Subsidiaries are entities controlled by the Company. Control exists when the Company either has a controlling voting interest or is the primary beneficiary of a variable interest entity. The financial statements of all subsidiaries are included in the Financial Statements from the date that control commences until the date that control ceases. All intercompany balances and transactions have been eliminated on consolidation. A complete list of our subsidiaries that existed as of our most recent fiscal year end is included in the Annual Report.

 

Equity method investments

 

In accordance with ASC 323, Investments Equity Method and Joint Ventures, investments in entities over which the Company does not have a controlling financial interest but has significant influence are accounted for using the equity method, with the Company’s share of earnings or losses reported in earnings or losses from equity method investments on the statements of net loss and comprehensive loss.  Equity method investments are recognized initially at cost, which includes transaction costs.

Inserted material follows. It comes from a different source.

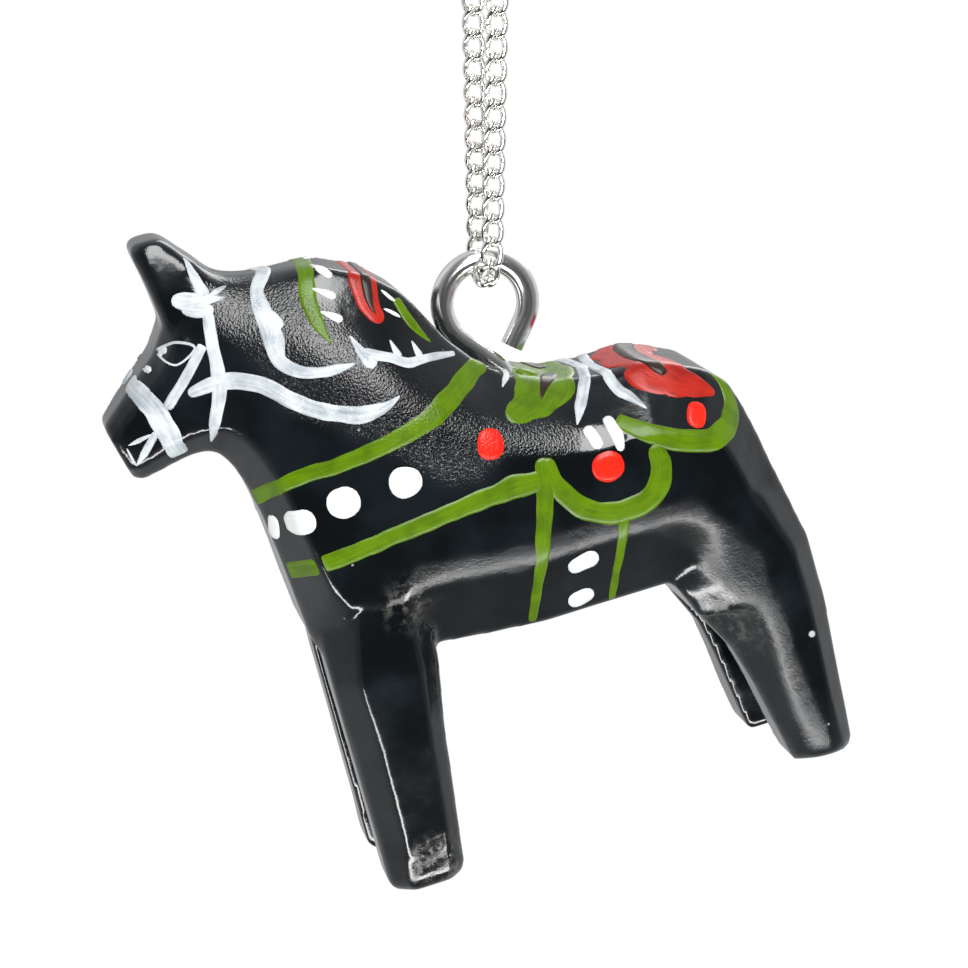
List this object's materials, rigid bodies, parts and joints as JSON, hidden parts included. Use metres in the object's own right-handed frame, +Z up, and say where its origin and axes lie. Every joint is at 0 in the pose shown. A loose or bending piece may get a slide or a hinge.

After initial recognition, the consolidated financial statements include the Company’s share of undistributed earnings or losses, and impairment, if any, until the date on which significant influence ceases.

 

If the Company’s share of losses in an equity investment equals or exceeds its interest in the entity, including any net advances, the group does not recognize further losses, unless it has guaranteed obligations of the investee or is otherwise committed to provide further financial support for the investee.

 

Unrealized gains on transactions between the Company and its equity-method investees are eliminated only to the extent of the Company’s interest in these entities. Unrealized losses are also eliminated, except to the extent that the underlying asset is impaired.